In particular, the restlessness of the generation in which they’re conceived.
They’re
about breaking free of societal restraints, perhaps even battling “the
system”
(while redefining the system?) and the reason why they catch fire is
because
they’re produced while they’re relevant—with a speed that generally
used
to be unavailable to developing musicals—and the reason why they vanish
is in part because relevancy fades; and in part because the
craftsmanship of
the storytelling and songwriting simply isn’t secure or solid enough
for the repertoire
standard. Though I will say that the craft gap has become increasingly
narrow,
which is all to the good. (That, I think, has to do with communications
boom too. With everything readily available to everyone, including live
videos, via fair means and shady, there's less excuse for even writers
without formal training not to be conversant with the principles. And
of course there are more training programs, watering holes and musical
theatre development networks than ever before. As times change, so do
generalizations.)
Found
is about the founder
(pun intended) of the magazine (and subsequent books) from which the show got
its name, Davy Rothbart. It
chronicles his being fired from a “civilian” job and encountering a run of bad
luck, until by accident someone leaves an unsigned note on his car, clearly
meant for someone else, and he starts to become fascinated with all manner of
anonymous notes—real notes, written and abandoned by real people,
discovered in and endless variety of locations—and finds that his
interest is shared by thousands. With the help of friends, he launches a
magazine.
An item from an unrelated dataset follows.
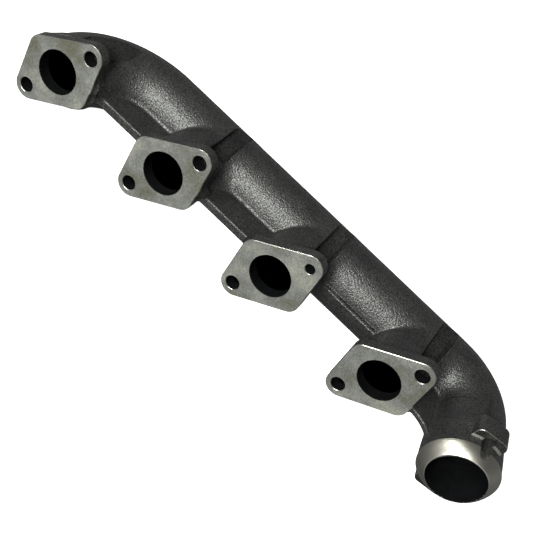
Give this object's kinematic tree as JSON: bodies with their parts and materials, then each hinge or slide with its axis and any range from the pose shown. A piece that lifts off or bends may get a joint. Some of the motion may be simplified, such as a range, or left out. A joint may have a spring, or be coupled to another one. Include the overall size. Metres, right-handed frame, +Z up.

It garners such success, that he finds himself approached by
television producers wanting to option Found for a reality TV
series—and suddenly right back in the corporate environment from which Found
was his salvation and refuge. Storywise the
show (book by Hunter Bell and Lee Overtree) walks its hero down a fairly predictable path
(however historically accurate it may be), the novelty being that these real,
found notes, a great many set to music—not lyricized, just set in their
native form—are used as a running Greek chorus. (The music, attractive
and utilizing familiar contemporary pop tropes of the day, is by Eli
Bolin, who also wrote the original lyrics
not drawn from the notes). Assembled and edited from source material as much as
dramatized, Found is
not only a musical of the moment, but one
with its roots in pop culture novelty. But it made its audiences very
happy in NYC and is likely to do the same eldsewhere, at least in urban
venues hip to the sensibility.
Fortress
of Solitude, based on
the semi-autobiographical and stylistically experimental novel by Jonathan
Lethem, conceived by director Daniel
Aukin, is a musical memory play (book by Itmar
Moses)
about Dylan, a nerdy white kid
whose family goes from affluence to relative poverty and thus from a
fairly
nice neighborhood to a rougher one in 1970s Brooklyn. There he is
eventually
befriended by a somewhat like-minded black kid, Barrett, and their bond
is virtually formed in the crucible of pop culture, including
ingredients like comic books—and most consequentially, LPs of popular
music, such as those
collected by the white kid’s super-liberal and now absent mom. (The
music and
lyrics by Michael Friedman are
more ecxlectic than usual for a Musical of the Moment, because the span of
decades allows him a variety of pop culture tropes, some used in the service of
“source songs”, i.e. the songs from that cherished collection of vinyl.) And as
it happens, the black kid’s father is a fallen singing star of the 60s and
early 70s. But “fallen” is the key word: There are money problems and drugs
causing turmoil and trouble and this leads to an enormous tragedy. That’s Act
One. Act Two starts with Dylan now an adult, two decades later, a successful
music journalist still harboring guilt over what happened, wanting somehow to
redress an imbalance of justice (more than this I dare not say: spoilers); and
Act Two is where Fortress of Solitude most
founders, because it’s
not as much about the completion of a quest as it is about the
abstractions of
internal angst, and subsequently, though it ends, it doesn’t quite
conclude. Thus leaving it with a portrait of disaffected youths who
then become part
of the system they resisted and find their nobler selves lost to it—which is as
Musical of the Moment as it gets. Fascinating, though, and like the novel,
experimental, with a truly split personality.